Peanuts had several recurring characters that were actually absent from view. Some, such as the Great Pumpkin or Manfred von Richthofen (the Red Baron), were merely figments of the cast's imaginations. Others were not imaginary, such as the Little Red-Haired Girl (Charlie Brown's perennial dream girl who finally appeared in 1998, but only in silhouette), Joe Shlabotnik (Charlie Brown's baseball hero), World War II (the vicious cat who lives next door to Snoopy – not to be confused with Frieda's cat, Faron), and Charlie Brown's unnamed pen pal, referred to as his "pencil-pal" after Charlie Brown's failed mastery of the fountain pen. Adult figures only appeared in the strip during a four-week Sunday-comic sequence in 1954 in which Lucy plays in an amateur golf tournament, with Charlie Brown "coaching" her. At no time, however, were any adult faces seen. (It was also in this story that Lucy's family name "van Pelt" was first revealed.) There are adult voices in a few of the strips in its early years.

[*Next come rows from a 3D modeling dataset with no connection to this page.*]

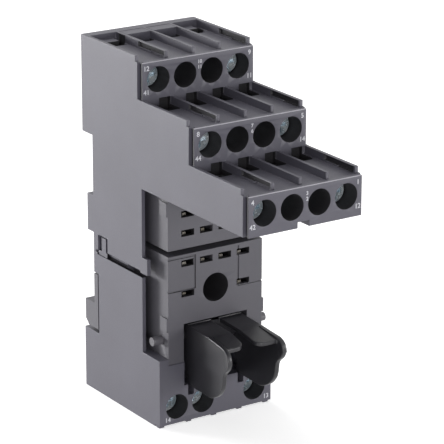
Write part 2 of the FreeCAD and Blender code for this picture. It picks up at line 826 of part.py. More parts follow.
lines = [polygon((-seat_half - d.overcut, line_upper), (-d.line_left, line_upper),
                 (-d.line_left, line_left_low), (-seat_half - d.overcut, line_left_low),
                 (-seat_half - d.overcut, line_left_low - d.line_width),
                 (-d.line_left + d.line_width, line_left_low - d.line_width),
                 (-d.line_left + d.line_width, line_upper + d.line_width),
                 (-seat_half - d.overcut, line_upper + d.line_width)),
         polygon((d.line_right, line_upper + d.line_width), (d.line_right, line_right_low),
                 (seat_half + d.overcut, line_right_low),
                 (seat_half + d.overcut, line_right_low + d.line_width),
                 (d.line_right + d.line_width, line_right_low + d.line_width),
                 (d.line_right + d.line_width, line_upper + d.line_width))]
pocket(lower_seat, "engraved_lines", "XZ", d.seat_face, lines, d.line_depth)
cheek_low = d.axle_height + d.lower_cheek_rise
cheek = box_between(d.seat_face - d.cheek_length, d.seat_face, cheek_low, cheek_low + d.cheek_height)
pad_both_sides(lower_seat, "lower_cheek", [cheek], seat_half, seat_half + d.cheek_rise)


# Rail latch: slides down out of the rail's lower flange

latch = new_body("rail_latch")
corners = [(-latch_front, hook_bottom), (-latch_front, latch_top), (-d.rail_depth, latch_top)]
corners += [(-d.rail_depth, d.hook_top), (-d.hook_back, d.hook_top)]
corners += [(-d.hook_back, hook_bottom + d.hook_chamfer), (-d.hook_back - d.hook_chamfer, hook_bottom)]
pad(latch, "latch_plate", "YZ", -half, [polygon(*corners)], width)
nose = rectangle(-d.nose_width / 2, -(d.rail_depth - d.rail_flange), d.nose_width / 2, -lip_rear)
pad(latch, "latch_nose", "XY", d.hook_top, [nose], d.nose_rise)
pad(latch, "latch_guide", "XY", guide_low, [guide_outline(Size.of(0))], guide_high - guide_low)


# Ejector lever and its axle

def wing_corner(name):
    reach = getattr(d, "wing_%s_reach" % name)
    rise = getattr(d, "wing_%s_rise" % name)
    return (-(axle_depth + reach), d.axle_height + rise)


lever = new_body("ejector_lever")
hub = circle(-axle_depth, d.axle_height, d.hub_diameter)
pad(lever, "lever_hub", "YZ", -d.wing_outer, [hub], d.wing_outer * 2)
hub_radius = d.hub_diameter / 2
wing = [wing_corner(name) for name in WING_CORNERS]
nape_y, nape = wing_corner("nape")
crown_y, crown = wing_corner("crown")
wing += [(-axle_depth, nape), (-axle_depth, d.axle_height - hub_radius)]
pad_both_sides(lever, "lever_wing", [polygon(*wing)], d.wing_outer - d.wing_thickness, d.wing_outer)
front_top = crown - d.flange_fall
thick = d.flange_thickness
flange_y = -(axle_depth + d.flange_reach)
flange = polygon((nape_y, nape), (nape_y, nape - thick), (crown_y, crown - thick),
                 (flange_y + d.flange_lip, front_top - thick), (flange_y, front_top - thick * 2),
                 (flange_y - thick, front_top - thick * 2), (flange_y - thick, front_top - thick / 2),
                 (flange_y + d.flange_lip, front_top + thick / 4), (crown_y, crown))
pad_both_sides(lever, "lever_flange", [flange], d.finger_gap / 2, d.wing_outer)
bridge = box_between(axle_depth - d.bridge_back, axle_depth + d.bridge_front,
                     d.axle_height + d.bridge_rise, nape)
pad(lever, "lever_bridge", "YZ", -d.wing_outer, [bridge], d.wing_outer * 2)
bore = circle(-axle_depth, d.axle_height, d.axle_diameter + d.axle_play * 2)
pocket(lever, "lever_bore", "YZ", d.wing_outer + d.overcut, [bore], (d.wing_outer + d.overcut) * 2)

axle = new_body("lever_axle")
rod = circle(-axle_depth, d.axle_height, d.axle_diameter)
pad(axle, "axle_rod", "YZ", -half, [rod], width)


# Terminals: contact strips, screws and rising clamps

def cross(u, v, span, width):
    near_u = width / 2
    far_u = span / 2
    return polygon((u - near_u, v - far_u), (u + near_u, v - far_u), (u + near_u, v - near_u),
                   (u + far_u, v - near_u), (u + far_u, v + near_u), (u + near_u, v + near_u),
                   (u + near_u, v + far_u), (u - near_u, v + far_u), (u - near_u, v + near_u),
                   (u - far_u, v + near_u), (u - far_u, v - near_u), (u - near_u, v - near_u))


def make_terminal(name, column, face, back, height):
    """A terminal screw and the clamp that rises on it."""
    x = column_x(column)
    head_back = head_shoulder(column, face, back)
    head_front = head_back + d.head_height
    tip = back + tip_setback
    screw = new_body("screw_" + name)
    pad(screw, "shank_" + name, "XZ", tip, [circle(x, height, d.shank_diameter)], head_back - tip)
    pad(screw, "head_" + name, "XZ", head_back, [circle(x, height, d.head_diameter)], d.head_height)
    recess = cross(x, height, d.recess_span, d.recess_width)
    pocket(screw, "recess_" + name, "XZ", head_front, [recess], d.recess_depth)
    clamp = new_body("clamp_" + name)
    near_edge = back + d.cage_setback
    far_edge = near_edge + cage_length
    reach = cage_width / 2
    outside = rectangle(x - reach, -far_edge, x + reach, -near_edge)
    inside = rectangle(x - reach + d.cage_side, -(far_edge - d.cage_end),
                       x + reach - d.cage_side, -(near_edge + d.cage_end))
    pad(clamp, "cage_" + name, "XY", height - d.cage_height / 2, [outside, inside], d.cage_height)
    hole = even_polygon(x, height, d.shank_diameter + d.thread_play * 2, THREAD_SIDES)
    pocket(clamp, "thread_" + name, "XZ", far_edge, [hole], d.cage_end)


def make_contact_strip(name, tier, column):
    strip = new_body("strip_" + name)
    outline = strip_outline(tier, Size.of(0), True)
    pad(strip, "blank_" + name, "YZ", pin_x(column) - strip_half, [outline], d.strip_thickness)
    low = arm_top(tier) - arm_height(tier)
    top = arm_top(tier)
    tip = terminal_height(tier) + d.tab_reach
    near_x = tab_inner_x(column)
    far_x = tab_outer_x(column)
    if is_outer(column):
        step_x = column_x(column) - side(column) * d.tab_width / 2
        tab = polygon((near_x, low), (far_x, low), (far_x, tip), (step_x, tip), (step_x, top),
                      (near_x, top))
    else:
        tab = polygon((near_x, low), (far_x, low), (far_x, tip), (near_x, tip))
    start = tab_depth(tier_back(tier)) - strip_half
    pad(strip, "tab_" + name, "XZ", start, [tab], d.strip_thickness)


def make_coil_strip(name, column):
    strip = new_body("strip_" + name)
    pad(strip, "blank_" + name, "YZ", pin_x(column) - strip_half, [coil_outline(Size.of(0), True)],
        d.strip_thickness)
    low = d.block_terminal - d.tab_reach
    root = coil_tab_low()
    top = root + d.tab_root
    far_x = tab_outer_x(column)
    step_x = column_x(column) - side(column) * d.tab_width / 2
    places = COIL_PLACES[column]
    if len(places) == 1:
        near_x = tab_inner_x(column)
        tab = polygon((near_x, top), (near_x, root), (step_x, root), (step_x, low), (far_x, low),
                      (far_x, top))
    else:
        near_x = tab_inner_end(places[-1])
        second_x = column_x(places[-1]) + side(column) * d.tab_width / 2
        tab = polygon((near_x, top), (near_x, low), (second_x, low), (second_x, root), (step_x, root),
                      (step_x, low), (far_x, low), (far_x, top))
    start = tab_depth(block_back) - strip_half
    pad(strip, "tab_" + name, "XZ", start, [tab], d.strip_thickness)


for tier in TIERS:
    for number, column in enumerate(COLUMNS, start=1):
        name = "%s_%d" % (TIER_NAMES[tier], number)
        make_contact_strip(name, tier, column)
        make_terminal(name, column, tier_face(tier), tier_back(tier), terminal_height(tier))
for column in COIL_COLUMNS:
    make_coil_strip("coil_" + COIL_NAMES[column], column)
for number, column in enumerate(BLOCK_COLUMNS, start=1):
    make_terminal("coil_%d" % number, column, block_face, block_back, d.block_terminal)

forms = [upper, lower] + upper_spaces + lower_spaces
bodies = [item for item in doc.Objects if item.TypeId == "PartDesign::Body" and item not in forms]
for body in bodies:
    body.Tip.Refine = True
pieces = [upper_housing, lower_housing] + bodies
doc.recompute()

for item in doc.Objects:
    if "Invalid" in item.State or "Error" in item.State:
        raise RuntimeError("%s did not recompute: %s" % (item.Name, item.State))
for piece in pieces:
    if piece.Shape.isNull() or not piece.Shape.isValid():
        raise RuntimeError("%s has no valid shape" % piece.Label)
    if len(piece.Shape.Solids) != 1:
        raise RuntimeError("%s is in %d solids" % (piece.Label, len(piece.Shape.Solids)))

os.makedirs("parts", exist_ok=True)
for piece in pieces:
    piece.Shape.exportStep("parts/%s.step" % piece.Label)
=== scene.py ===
"""Dress a four-pole relay socket: plastics, plated metal, printed numbers, light and camera."""
import json
import logging
import math
from dataclasses import dataclass, field
from enum import Enum
from typing import Callable

import bpy
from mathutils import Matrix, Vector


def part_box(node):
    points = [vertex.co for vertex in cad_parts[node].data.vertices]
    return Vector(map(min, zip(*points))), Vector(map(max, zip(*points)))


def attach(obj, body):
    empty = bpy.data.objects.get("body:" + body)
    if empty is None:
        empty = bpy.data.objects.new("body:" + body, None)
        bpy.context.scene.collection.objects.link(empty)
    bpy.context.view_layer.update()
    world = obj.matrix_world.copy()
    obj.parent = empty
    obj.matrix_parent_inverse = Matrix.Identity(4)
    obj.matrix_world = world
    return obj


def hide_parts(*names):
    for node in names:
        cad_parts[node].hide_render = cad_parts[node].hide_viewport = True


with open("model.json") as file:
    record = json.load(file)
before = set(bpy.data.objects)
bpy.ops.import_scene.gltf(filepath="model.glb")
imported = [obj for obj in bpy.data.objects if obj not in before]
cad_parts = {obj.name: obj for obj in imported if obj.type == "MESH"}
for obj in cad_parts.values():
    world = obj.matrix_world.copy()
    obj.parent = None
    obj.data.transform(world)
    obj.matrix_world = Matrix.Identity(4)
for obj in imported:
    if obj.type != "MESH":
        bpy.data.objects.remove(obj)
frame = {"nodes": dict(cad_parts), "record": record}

log = logging.getLogger("relay_socket")

Colour = tuple[float, float, float]
Point = tuple[float, float, float]

MM = 0.001
WHITE = (1.0, 1.0, 1.0, 1.0)

# For the mesh tools, in millimetres and degrees.
SAME_PLACE = 0.002
FLAT_TURN = 0.5
SLIVER = 0.004
SHARP_TURN = 50.0
FACE_WEIGHT = 80


class MetalLook(Enum):
    """The looks of the socket's metal pieces: plated finishes, and zinc darkened as painted shade."""

    ZINC = "zinc"
    DULL_ZINC = "dull zinc"
    TIN = "tin"


class Change(Enum):
    """The ways tools change a piece."""

    CUT = "DIFFERENCE"
    ADD = "UNION"


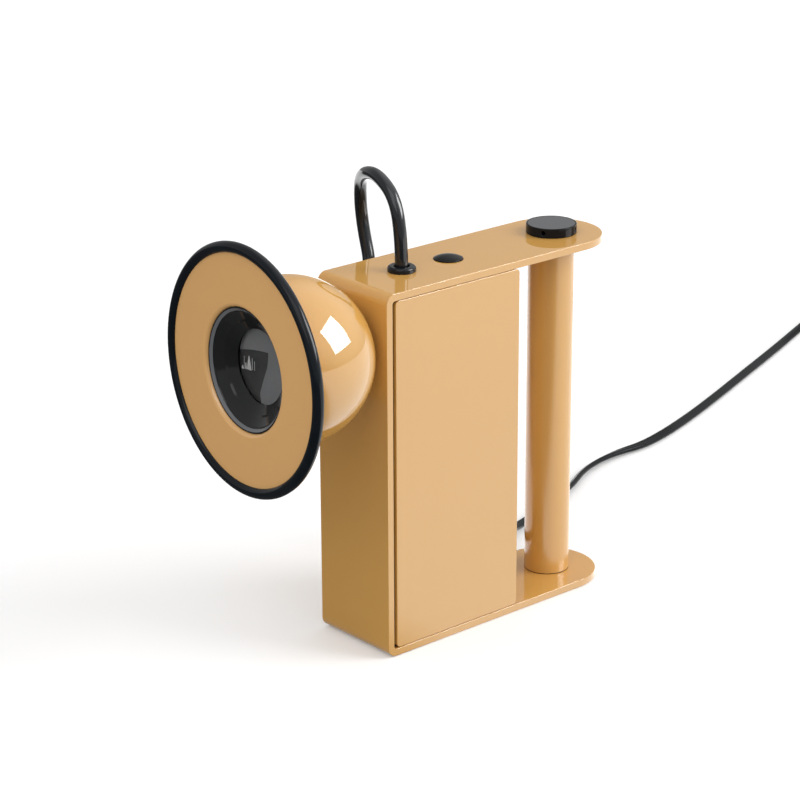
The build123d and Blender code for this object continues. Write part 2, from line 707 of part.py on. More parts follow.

Schulz also added some fantastic elements, sometimes imbuing inanimate objects with sparks of life. Charlie Brown's nemesis, the Kite-Eating Tree, is one example. Sally Brown's school building, that expressed thoughts and feelings about the students (and the general business of being a brick building), is another. Linus' famous "security blanket" also displayed occasional signs of anthropomorphism. Another example is Charlie Brown's pitching mound, which at times would express thoughts and opinions ("Why don't you learn how to pitch, you stupid kid?").